Unravelling the pathway determining the CO2 selectivity in photocatalytic toluene oxidation on TiO2 with different particle size

The rapid intermediate species accumulation on TiO 2 induces the deactivation and is a long-standing unsolved issue in the photocatalytic oxidation of volatile organic compounds (VOCs). Exploring efficient pathway to achieve deep oxidation is of crucial significance. In this study, we observed that TiO 2 with small particle size (S-TiO 2 ) had high toluene conversion but low CO 2 mineralization, while TiO 2 with large particle size (L-TiO 2 ) had low toluene conversion but high CO 2 mineralization. The characterization results showed that S-TiO 2 had a larger specific surface area and more surface hydroxyl groups than L-TiO 2 , which accounted for its higher toluene conversion.
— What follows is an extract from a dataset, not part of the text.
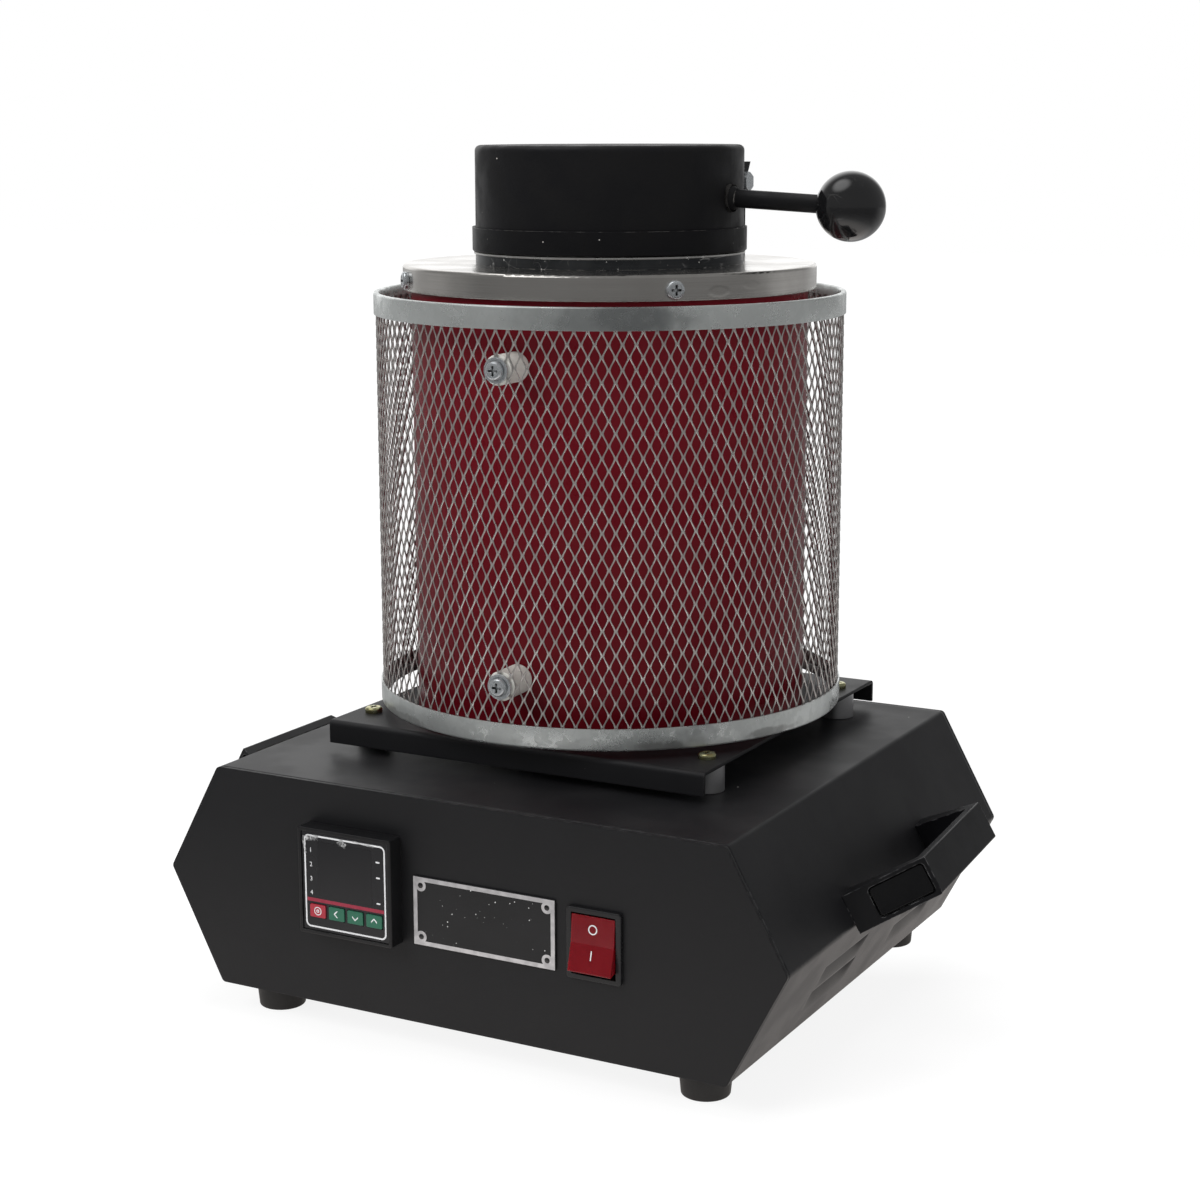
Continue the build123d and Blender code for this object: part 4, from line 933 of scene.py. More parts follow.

Additionally, low toluene adsorption but a larger quantity of reactive oxygen species (ROS) was observed on L-TiO 2 . Our findings further revealed that toluene on S-TiO 2 was initially oxidized to benzene-ring-containing intermediate species by ROS. However, the accumulation of these species suppressed the ROS production and blocked the ring-opening reaction, resulting in low CO 2 selectivity. In contrast, nearly no intermediate species was accumulated on L-TiO 2 due to the low toluene adsorption and abundant ROS production, which allowed the photocatalytic oxidation of toluene on L-TiO 2 to follow the direct ring-opening pathway and achieve higher CO 2 selectivity. This study provides new insight into the mechanism of the photocatalytic oxidation of VOCs.